Seamus Dooley from the NUJ told the rally how John O'Donoghue had promised to repeal Section 19 of the Refugee Act, which makes it an offence to publish the name and personal details of an asylum seeker without first obtaining permission from the Minister. ``It would take a one-line amendment to delete this section of the Act, which amounts to blatant censorship of all the media, and discriminatory treatment of asylum seekers. But still he hasn't amended the act, and there is no prospect that he will. We want nothing more than equality. Is that too much to ask?''

Willie Hamilton pledged Mandate's full support to the campaign to stop the persecution of one of their members, Este, and her daughter Tamie, who have been served deportation orders despite the serious threat to her life if returned to Nigeria. He called on the ICTU to issue a joint statement with Mandate calling for Este to be given refugee status.

Sinn Féin's Daithí Doolan spoke against the government's policy of excluding asylum seekers by refusing them leave to land in this country, shipping them into jail overnight and removing them from the state in the following days. ``The Dublin government here is operating outside of the law and outside of the Geneva Convention. These boot-boy tactics to exclude those who have the right to apply for asylum must be stopped. The Minister himself is undermining the rule of law.''

 

Comhlámh Calls for End to Direct Provision



In a new report released for World Refugee Day on Wednesday 20 June, Comhlámh is calling for an end to the Direct Provision system which provides asylum seekers with £15 per week, accommodation and food, while awaiting refugee status.

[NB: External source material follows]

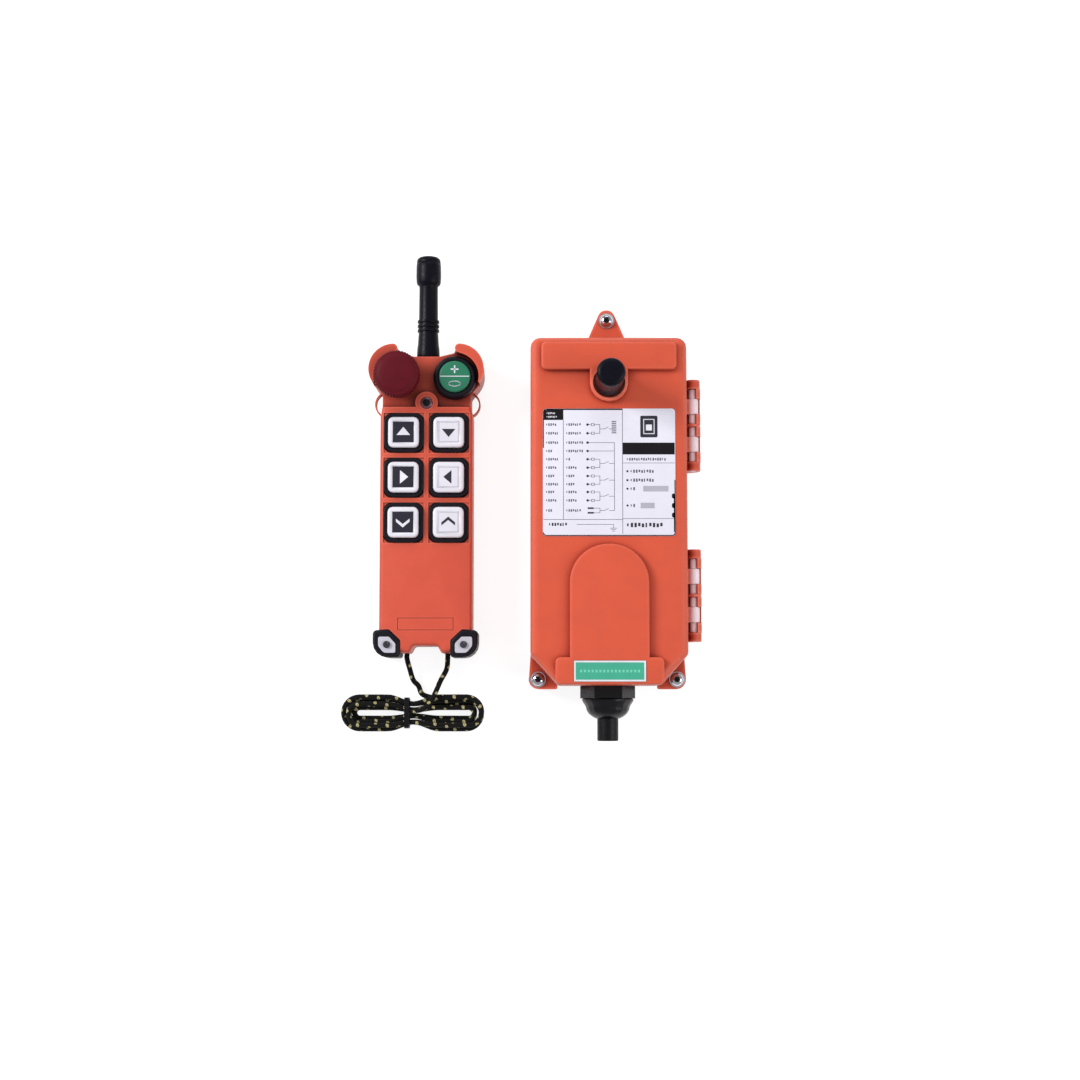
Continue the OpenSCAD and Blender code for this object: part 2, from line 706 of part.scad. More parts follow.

The report is based on interviews with asylum seekers across the state and research carried out with voluntary asylum seeker support groups active around the country. It sets out first hand the sense of loneliness, isolation, and utter dejection being experienced by asylum seekers who cannot work, undergo training, or cook for themselves, and have little access to recreational facilities, all of which are contributing to increasing poverty and social exclusion.

``The system is unfair, discriminatory, and forces people to live in an impoverished `limbo' for months and even years while awaiting a decision on their applications'', said Deirdre Lewis, one of the authors of the book.

``While people have been dispersed to regional centres to live on direct provision, the support services are largely Dublin-based, resulting in local community and voluntary groups having to pick up the pieces. Direct Provision has failed as a response to the needs of asylum seekers and it is time to get rid of it.''

The rights to seek asylum and to work are fundamental, and are recognised internationally. With this in mind Comhlámh is calling for equity between asylum seekers and Irish people on social welfare, for the right to work for asylum seekers here for more than six months, and for training entitlements for all asylum seekers.

``It is fitting that the report should be launched today, the first International Refugee Day. The theme of the day is respect for refugees, and that is all we are looking for'', said Mercy Peters, a journalist who is herself a refugee, and co-author of the report.

The report was launched formally at a celebration of International Refugee Day in the Irish Vietnamese Centre, in Dublin city's Hardwicke Street.